The 122-page plan created by the Montgomery Food Council, community members and others over the past four months aims to evaluate data and then provide solutions to help those struggling to find their next meal.

“We want every organization that works in food security to be able to find stuff relevant to their work and be able to use it,” said Dan Hoffman, the county’s chief innovation officer who oversaw the creation of the plan.

Hoffman said there are about 140 programs in the county that work to reduce hunger, but most are small programs run by churches or food pantries that don’t have the means or resources to gather the data needed to address the issue countywide.

He said the nonprofit food bank network Feeding America estimates that about 70,000 residents including 33,000 children in Montgomery County are “food insecure” or struggle to feed themselves or their families. But he noted that figure is derived from broad population data and is based on the number of seniors and recent immigrants living in the county. The county plan calls for analyzing this data to obtain more reliable statistics for gauging hunger in the county so officials can address specific needs.

Montgomery County Executive Ike Leggett said community organizations have done a good job providing support to the county’s most vulnerable and hungry residents, but the county is now looking to use technology to address the issue comprehensively.

“This plan will put all our challenges into one simple, straightforward document,” Leggett said. “This is a plan that will not grow dust. This is a plan that we’ll properly fund. This is a plan that we’ll support.”

The plan was the result of legislation approved last year by the County Council that mandated the county executive create a plan to tackle food insecurity and update it annually.

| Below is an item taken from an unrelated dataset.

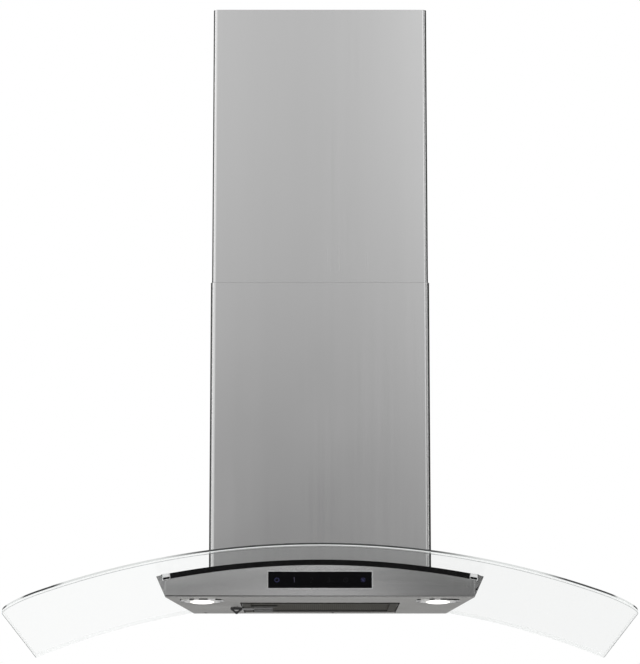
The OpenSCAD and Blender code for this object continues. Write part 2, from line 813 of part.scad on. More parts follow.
module motor_bracket() {
    plate_t = 2;
    foot_r = inlet_r + 10;
    side_z = scroll_w / 2 + scroll_t;
    color("gainsboro") across() {
        difference() {
            union() {
                translate([0, 0, motor_end]) cylinder(r = motor_r, h = plate_t, $fn = round_fn);
                for (i = [0:bracket_arms - 1]) rotate([0, 0, 90 + i * 360 / bracket_arms]) {
                    translate([0, -6, motor_end]) cube([foot_r, 12, plate_t]);
                    translate([foot_r - 4, -6, side_z]) cube([4, 12, motor_end + plate_t - side_z]);
                    translate([foot_r - 4, -6, side_z]) cube([10, 12, plate_t / 2]);
                }
            }
            translate([0, 0, motor_end - over]) cylinder(r = shaft_r + 4, h = plate_t + 2 * over, $fn = 48);
        }
    }
}

module capacitor_place() {
    from_crown() translate([case_w / 2 - case_t - capacitor_r - 2, -capacitor_y, case_h / 4]) children();
}

module capacitor() {
    color("whitesmoke") capacitor_place() {
        cylinder(r = capacitor_r, h = capacitor_h, $fn = 64);
        for (x = [-5, 5]) translate([x, -0.4, capacitor_h - over]) cube([3, 0.8, 8 + over]);
    }
}

module capacitor_clip() {
    clip_h = 12;
    color("silver") capacitor_place() translate([0, 0, capacitor_h / 3]) difference() {
        union() {
            cylinder(r = capacitor_r + seat + 1, h = clip_h, $fn = 64);
            translate([capacitor_r, -8, 0]) cube([2, 16, clip_h]);
        }
        translate([0, 0, -over]) cylinder(r = capacitor_r + seat, h = clip_h + 2 * over, $fn = 64);
    }
}

// Mains connection box on the case top, with a gland for the supply cable

module box_axis() {
    translate([case_w / 2 - box_w / 2 - box_side_in, -box_l / 2 - box_rear_in, case_h]) children();
}

module box_place() {
    from_crown() box_axis() children();
}

module junction_box() {
    color("lightgray") box_place() difference() {
        translate([-box_w / 2, -box_l / 2, 0]) cube([box_w, box_l, box_h]);
        translate([-box_w / 2 + box_wall, -box_l / 2 + box_wall, box_wall])
            cube([box_w - 2 * box_wall, box_l - 2 * box_wall, box_h]);
        cylinder(r = cable_r, h = 4 * box_wall, center = true, $fn = 32);
    }
}

module junction_lid() {
    color("silver") box_place() difference() {
        translate([-box_w / 2, -box_l / 2, box_h]) cube([box_w, box_l, lid_t]);
        translate([0, 0, box_h - over]) cylinder(r = gland_r + seat, h = lid_t + 2 * over, $fn = 48);
    }
}

module terminal_block() {
    ways = 3;
    pitch = 10;
    color("ivory") box_place() difference() {
        translate([-ways * pitch / 2, -box_l / 2 + box_wall + 1, box_wall]) cube([ways * pitch, 14, 12]);
        for (i = [0:ways - 1]) translate([(i - 1) * pitch, -box_l / 2 + box_wall + 8, box_wall + 4])
            cylinder(r = 2.5, h = 12, $fn = 32);
    }
}

module cable_gland() {
    nut_h = 5;
    dome_h = 12;
    color([0.1, 0.1, 0.1]) box_place() translate([0, 0, box_h + lid_t]) difference() {
        union() {
            translate([0, 0, -lid_t - nut_h]) cylinder(r = gland_r, h = nut_h + lid_t + over, $fn = 48);
            translate([0, 0, -lid_t - nut_h]) cylinder(r = gland_hex_r, h = nut_h - seat, $fn = 6);
            translate([0, 0, seat]) cylinder(r = gland_hex_r, h = nut_h, $fn = 6);
            translate([0, 0, nut_h]) cylinder(r1 = gland_r + 1, r2 = gland_r - 1, h = dome_h - nut_h, $fn = 48);
        }
        translate([0, 0, -lid_t - nut_h - over]) cylinder(r = cable_r, h = lid_t + nut_h + dome_h + 2 * over, $fn = 48);
    }
}

// Outlet collar and its two damper flaps

module outlet_place() {
    from_crown() translate([0, -outlet_y, case_h]) children();
}

module collar_screw_places() {
    for (a = [45:90:315]) translate([screw_ring_r * cos(a), -outlet_y + screw_ring_r * sin(a), case_h]) children();
}

module outlet_collar() {
    lip = 2.2;
    color("silver") outlet_place() difference() {
        union() {
            cylinder(r = collar_flange_r, h = collar_t, $fn = round_fn);
            cylinder(r = collar_r, h = collar_h, $fn = round_fn);
        }
        translate([0, 0, damper_h - flap_t / 2 - 0.3]) cylinder(r = collar_r - collar_t, h = collar_h, $fn = round_fn);
        translate([0, 0, -over]) cylinder(r = collar_r - collar_t - lip, h = collar_h, $fn = round_fn);
        translate([0, 0, -over]) cylinder(r = collar_r - collar_t, h = damper_h - flap_t / 2 - 0.3 - collar_t + over, $fn = round_fn);
        translate([0, 0, damper_h]) rotate([0, 90, 0]) cylinder(r = rod_hole_r, h = 2 * collar_r + 2, center = true, $fn = 32);
        for (a = [45:90:315]) translate([screw_ring_r * cos(a), screw_ring_r * sin(a), -over])
            cylinder(r = screw_hole_r, h = collar_t + 2 * over, $fn = 32);
    }
}

module damper_rod() {
    color("silver") outlet_place() translate([0, 0, damper_h]) rotate([0, 90, 0])
        cylinder(r = rod_r, h = 2 * collar_r - 0.6, center = true, $fn = 32);
}

// A half round flap in front of the rod, with its knuckles between those of the other flap
module damper_flap() {
    difference() {
        union() {
            translate([0, 0, -flap_t / 2]) linear_extrude(flap_t) intersection() {
                circle(r = flap_r, $fn = round_fn);
                translate([-flap_r, -flap_r - over]) square([2 * flap_r, flap_r + over - flap_start]);
            }
            for (x = knuckle_starts) {
                translate([x, 0, 0]) rotate([0, 90, 0]) cylinder(r = knuckle_r, h = knuckle_l, $fn = 32);
                translate([x, -flap_start - 2, -flap_t / 2]) cube([knuckle_l, flap_start + 2, flap_t]);
            }
        }
        rotate([0, 90, 0]) cylinder(r = rod_hole_r, h = 2 * flap_r, center = true, $fn = 32);
    }
}

module damper_flap_front() {
    color("lightgray") outlet_place() translate([0, 0, damper_h]) damper_flap();
}

module damper_flap_rear() {
    color("lightgray") outlet_place() translate([0, 0, damper_h]) rotate([0, 0, 180]) damper_flap();
}

// Chimney covers: bent sheets, open to the wall

module cover_profile(w, d, r) {
    difference() {
        front_rounded(w, d, r);
        translate([0, over]) front_rounded(w - 2 * cover_t, d - cover_t + over, r - cover_t);
    }
}

// The upper cover's rear edges, folded inwards
module cover_hems(w) {
    for (side = [-1, 1]) translate([side * (w / 2 - 1.5 * cover_t) - cover_t / 2, -hem_l]) square([cover_t, hem_l]);
}

module lower_cover() {
    low = arch_z(chimney_w / 2, arch_r) - over;
    color("silver") from_crown() difference() {
        translate([0, 0, low]) linear_extrude(lower_cover_h - low) cover_profile(chimney_w, chimney_d, bend_r);
        arch_solid(glass_t + seat);
        cover_screw_places(chimney_w / 2) cylinder(r = screw_hole_r, h = 2 * cover_t + 2 * over, center = true, $fn = 32);
    }
}

module upper_cover() {
    vents = 7;
    vent_w = 3;
    vent_l = 110;
    vent_pitch = 9;
    vent_top = 70;
    color("silver") from_crown() difference() {
        translate([0, 0, upper_low]) linear_extrude(upper_cover_l) {
            cover_profile(upper_w, upper_d, upper_bend_r);
            cover_hems(upper_w);
        }
        for (i = [0:vents - 1]) translate([-upper_w, -upper_d / 2 - vent_l / 2, upper_top - vent_top - i * vent_pitch])
            cube([2 * upper_w, vent_l, vent_w]);
        bracket_screw_places() cylinder(r = screw_hole_r, h = 2 * cover_t + 2 * over, center = true, $fn = 32);
    }
}

module cover_screw_places(x) {
    for (side = [-1, 1]) translate([side * x, -chimney_d / 2, foot_h - 6]) rotate([0, side * 90, 0]) children();
}

module cover_feet() {
    inner = chimney_w / 2 - cover_t - seat;
    outer_case = case_w / 2 + seat;
    foot_l = 120;
    color("gainsboro") from_crown() difference() {
        for (side = [0, 1]) mirror([side, 0, 0]) {
            arched(glass_t + seat, glass_t + seat + case_t) translate([outer_case, -chimney_d / 2 - foot_l / 2])
                square([inner - outer_case, foot_l]);
            difference() {
                translate([inner - case_t, -chimney_d / 2 - foot_l / 2, -foot_h]) cube([case_t, foot_l, 2 * foot_h]);
                arch_solid(glass_t + seat);
            }
        }
        cover_screw_places(inner) cylinder(r = screw_hole_r, h = 4 * case_t, center = true, $fn = 32);
    }
}

module bracket_screw_places() {
    for (side = [-1, 1]) translate([side * upper_w / 2, -bracket_ear + 10, bracket_z + bracket_h / 2]) rotate([0, side * 90, 0])
        children();
}

module ceiling_bracket() {
    color("gainsboro") from_crown() difference() {
        union() {
            translate([-bracket_x, -bracket_t, bracket_z]) cube([2 * bracket_x, bracket_t, bracket_h]);
            for (side = [-1, 1]) translate([side * (bracket_x - bracket_t / 2) - bracket_t / 2, -bracket_ear, bracket_z])
                cube([bracket_t, bracket_ear, bracket_h]);
        }
        for (x = [-1, 1]) translate([x * wall_bolt_dx / 2, over, bracket_z + bracket_h / 2]) rotate([90, 0, 0])
            cylinder(r = wall_hole_r, h = bracket_t + 2 * over, $fn = 48);
        bracket_screw_places() cylinder(r = screw_hole_r, h = 10 * bracket_t, center = true, $fn = 32);
    }
}

// Fasteners, with the underside of the head at Z = 0 and the shank below it

module pan_screw(l) {
    cylinder(r = screw_head_r, h = screw_head_h, $fn = 32);
    translate([0, 0, -l]) cylinder(r = cover_screw_r, h = l + screw_head_h / 2, $fn = 32);
}

module canopy_bolts() {
    head_h = 3;
    nut_h = 4;
    grip_low = -seat - sheet_t;
    color("silver") from_crown() for (side = [-1, 1], y = canopy_bolt_ys) on_arch(side * canopy_bolt_x, -y) {
        translate([0, 0, grip_low - head_h - 0.05]) cylinder(r = 4.6, h = head_h, $fn = 6);
        translate([0, 0, grip_low - head_h]) cylinder(r = canopy_bolt_r, h = flange_high - grip_low + head_h + nut_h + 2, $fn = 32);
        translate([0, 0, flange_high + 0.05]) cylinder(r = 4.6, h = nut_h, $fn = 6);
    }
}

module collar_screws() {
    color("silver") from_crown() collar_screw_places() translate([0, 0, collar_t]) pan_screw(6);
}

module cover_screws() {
    color("silver") from_crown() cover_screw_places(chimney_w / 2) pan_screw(5);
}

module bracket_screws() {
    color("silver") from_crown() bracket_screw_places() pan_screw(7);
}

glass_canopy();
canopy_seal();
front_strip();
glass_clips();
hood_tray();
tray_rails();
front_panel();
panel_rim();
touch_panel();
control_housing();
control_board();
lamp_ring_left();
lamp_ring_right();
lamp_lens_left();
lamp_lens_right();
lamp_body_left();
lamp_body_right();
filter_frame();
filter_mesh();
latch_guide();
filter_latch();
case_flange();
blower_case();
case_back();
case_top();
scroll_band();
scroll_side_left();
scroll_side_right();
fan_wheel();
fan_hub();
motor_housing();
motor_stator();
motor_windings();
motor_rotor();
motor_shaft();
motor_bearings();
motor_bracket();
capacitor();
capacitor_clip();
junction_box();
junction_lid();
terminal_block();
cable_gland();
outlet_collar();
damper_rod();
damper_flap_front();
damper_flap_rear();
lower_cover();
upper_cover();
cover_feet();
ceiling_bracket();
canopy_bolts();
collar_screws();
cover_screws();
bracket_screws();
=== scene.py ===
import json
import math

import bmesh
import bpy
from mathutils import Matrix, Vector


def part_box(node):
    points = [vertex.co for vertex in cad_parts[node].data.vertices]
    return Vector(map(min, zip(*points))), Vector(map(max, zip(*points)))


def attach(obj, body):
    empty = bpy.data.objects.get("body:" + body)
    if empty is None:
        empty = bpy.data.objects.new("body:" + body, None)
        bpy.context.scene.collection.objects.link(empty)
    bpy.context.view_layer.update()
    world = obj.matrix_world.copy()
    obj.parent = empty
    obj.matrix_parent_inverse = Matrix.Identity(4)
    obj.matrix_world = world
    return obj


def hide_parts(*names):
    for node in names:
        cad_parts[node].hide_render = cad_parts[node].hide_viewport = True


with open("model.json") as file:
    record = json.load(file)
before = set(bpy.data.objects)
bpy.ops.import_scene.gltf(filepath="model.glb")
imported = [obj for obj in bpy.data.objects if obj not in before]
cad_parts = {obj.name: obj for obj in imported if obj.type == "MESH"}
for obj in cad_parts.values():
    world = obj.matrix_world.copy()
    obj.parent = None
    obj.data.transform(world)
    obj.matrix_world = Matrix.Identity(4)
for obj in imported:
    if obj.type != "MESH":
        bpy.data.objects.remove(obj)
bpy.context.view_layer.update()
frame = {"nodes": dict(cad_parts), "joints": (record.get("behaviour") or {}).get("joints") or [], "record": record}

MM = 0.001


# Small helpers for meshes

def low_corner(node):
    return Vector(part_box(node)[0])


def high_corner(node):
    return Vector(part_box(node)[1])


def centre(node):
    return (low_corner(node) + high_corner(node)) / 2


def add_piece(name, mesh_maker, material, body, replaced=()):
    """One finished piece: its mesh, its material, the body that carries it and what it stands for."""
    mesh = bpy.data.meshes.new(name)
    shape = bmesh.new()
    mesh_maker(shape)
    bmesh.ops.recalc_face_normals(shape, faces=shape.faces)
    shape.to_mesh(mesh)
    shape.free()
    piece = bpy.data.objects.new(name, mesh)
    bpy.context.scene.collection.objects.link(piece)
    mesh.materials.append(material)
    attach(piece, body)
    if replaced:
        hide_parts(*replaced)
    return piece


def lay_skin(shape, rings):
    """Faces between rings of vertices, with the first and the last ring filled."""
    for ring, after in zip(rings, rings[1:]):
        for k in range(len(ring)):
            n = (k + 1) % len(ring)
            shape.faces.new((ring[k], ring[n], after[n], after[k]))
    shape.faces.new(rings[0])
    shape.faces.new(rings[-1][::-1])


def smooth_by_angle(piece, degrees):
    """Rounds the shading of soft bends and keeps sharp edges sharp."""
    mesh = piece.data
    mesh.shade_smooth()
    shape = bmesh.new()
    shape.from_mesh(mesh)
    for edge in shape.edges:
        if len(edge.link_faces) == 2:
            edge.smooth = edge.calc_face_angle() < math.radians(degrees)
    shape.to_mesh(mesh)
    shape.free()


# Shader groups: each effect is built once and placed in the materials with its own values

def new_group(name, inputs, outputs):
    tree = bpy.data.node_groups.new(name, "ShaderNodeTree")
    for label, kind, value in inputs:
        socket = tree.interface.new_socket(label, in_out="INPUT", socket_type=kind)
        socket.default_value = value
    for label, kind in outputs:
        tree.interface.new_socket(label, in_out="OUTPUT", socket_type=kind)
    return tree, tree.nodes.new("NodeGroupInput"), tree.nodes.new("NodeGroupOutput")


def node(tree, kind, links=(), **settings):
    """A shader node with its settings, and its inputs linked to sockets or set to values."""
    made = tree.nodes.new(kind)
    for key, value in settings.items():
        setattr(made, key, value)
    for key, value in dict(links).items():
        if isinstance(value, bpy.types.NodeSocket):
            tree.links.new(value, made.inputs[key])
        else:
            made.inputs[key].default_value = value
    return made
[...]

“This was a call to action that was met,” County Council President Roger Berliner said. “We are going to make progress if we implement this plan.”

Berliner said his goal in the next year will be to address the short-term recommendations laid out in the document.

Those include expanding data collection, developing training programs for existing food providers and expanding access to current programs that provide hunger assistance to children and seniors in the county.